Sharia-based laws may become an even hotter election issue this year as a change to the voting system means more weight will be given to provincial candidates.

Political analysts believe Yudhoyono must form a coalition with most if not all of the country’s Islamic parties in order to win a majority vote against the Golkar party, allied for this election with former president Megawati Sukarnoputri’s PDIP.

The coalition Yudhoyono could form, however, likely would come with strings attached. As Elizabeth Kendal of the World Evangelical Alliance wrote in September 2008, “The more the president needs the Islamists, the more they can demand of him.”

In 2004, Yudhoyono partnered with the NU-sponsored National Awakening Party, the National Mandate Party (founded by the Islamic purist organization Muhammadiyah) and the PKS to achieve his majority vote. Analysts predict PKS will again be a key player in this election.

Few realize, however, that PKS draws its ideology from the Muslim Brotherhood, a group formed in Egypt in 1928 with a firm belief in Islamic world dominance. Crushed by the Egyptian government in the 1960s, members of the Brotherhood fled to Saudi Arabia, where they taught in the nation’s universities – influencing the future founders of Al Qaeda, Hamas, and Sudan’s National Islamic Front.

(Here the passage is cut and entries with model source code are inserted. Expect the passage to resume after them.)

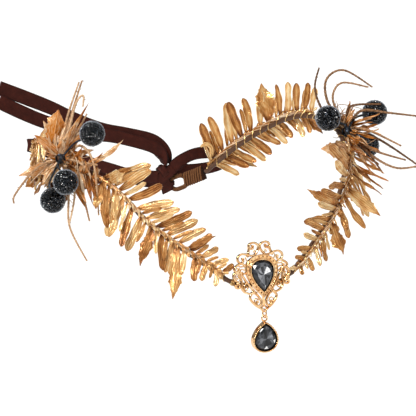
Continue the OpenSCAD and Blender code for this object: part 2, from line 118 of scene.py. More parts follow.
def noise(tree, scale, detail=2.0, roughness=0.5, vector=None):
    """Noise over the place on the piece, or over another vector."""
    vector = vector or node(tree, "ShaderNodeTexCoord").outputs["Object"]
    inputs = {"Vector": vector, "Scale": scale, "Detail": detail, "Roughness": roughness}
    return node(tree, "ShaderNodeTexNoise", inputs).outputs["Fac"]


def ramp(tree, value, *stops):
    made = node(tree, "ShaderNodeValToRGB", {"Fac": value})
    elements = made.color_ramp.elements
    for _ in stops[2:]:
        elements.new(0.5)
    for element, (place, code) in zip(elements, stops):
        element.position, element.color = place, linear(code)
    return made.outputs["Color"]


def coloured(tree, shader, value, *stops):
    """Colours a shader by a value, through stops of place and colour code."""
    fed(tree, shader.inputs["Base Color"], ramp(tree, value, *stops))


def sun(name, azimuth, elevation, strength, spread):
    data = bpy.data.lights.new(name, "SUN")
    data.energy, data.angle = strength, radians(spread)
    aimed = towards(azimuth, elevation).to_track_quat("Z", "Y")
    object_of(data, name).rotation_euler = aimed.to_euler()


sun("key_light", -70, 48, 3.2, 16)
sun("fill_light", 25, 25, 0.6, 50)
sun("back_light", 160, 50, 0.6, 40)
world = bpy.data.worlds.new("studio")
bpy.context.scene.world = world
world.use_nodes = True
tree = world.node_tree
room = noise(tree, 2.2, 1, vector=node(tree, "ShaderNodeTexCoord").outputs["Generated"])
walls = tree.nodes["Background"]
fed(tree, walls.inputs["Color"], ramp(tree, room, (0.36, "#5a5a5c"), (0.62, "#ffffff")))
walls.inputs["Strength"].default_value = 0.45
seen = node(tree, "ShaderNodeLightPath").outputs["Is Camera Ray"]
pale = node(tree, "ShaderNodeBackground", {"Color": "#ffffff"}).outputs[0]
behind = node(tree, "ShaderNodeMixShader", {0: seen, 1: walls.outputs[0], 2: pale}).outputs[0]
fed(tree, tree.nodes["World Output"].inputs["Surface"], behind)
bpy.context.scene.view_settings.view_transform = "Standard"

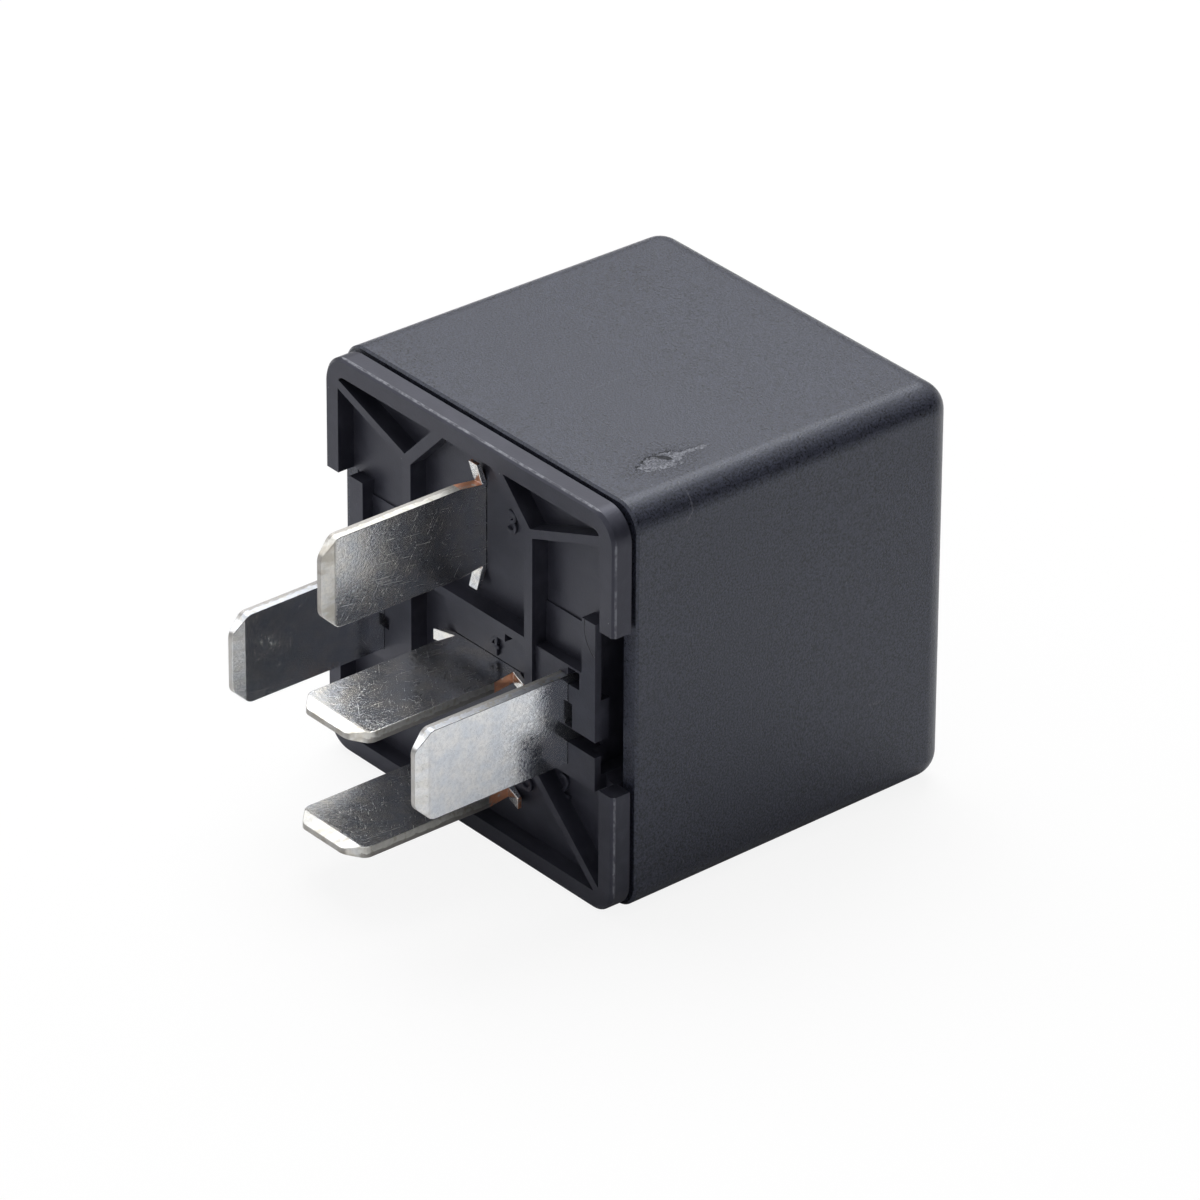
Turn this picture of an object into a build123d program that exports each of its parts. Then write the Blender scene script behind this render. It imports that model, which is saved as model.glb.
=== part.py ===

The Brotherhood took root at a university in Bandung, West Java in the 1970s in the form of Tarbiyah, a secretive student movement that eventually morphed into the Justice Party (JP) in 1998. Winning few votes, JP allied itself with a second party to form the PKS prior to the 2004 elections.

Since then, PKS has gained widespread support and a solid reputation for integrity and commitment to Islamic values. Simultaneously, however, PKS leaders are vocal supporters of Abu Bakar Ba’asyir, leader of the terrorist group Jemaah Islamiyah (JI).

Sadanand Dhume, writing in the Far Eastern Economic Review, says the two organizations have much in common. In its founding manifesto, PKS calls for the creation of an Islamic caliphate. Unlike JI, however, “the party can use its position in Parliament and its … network of cadres to advance the same goals incrementally, one victory at a time.”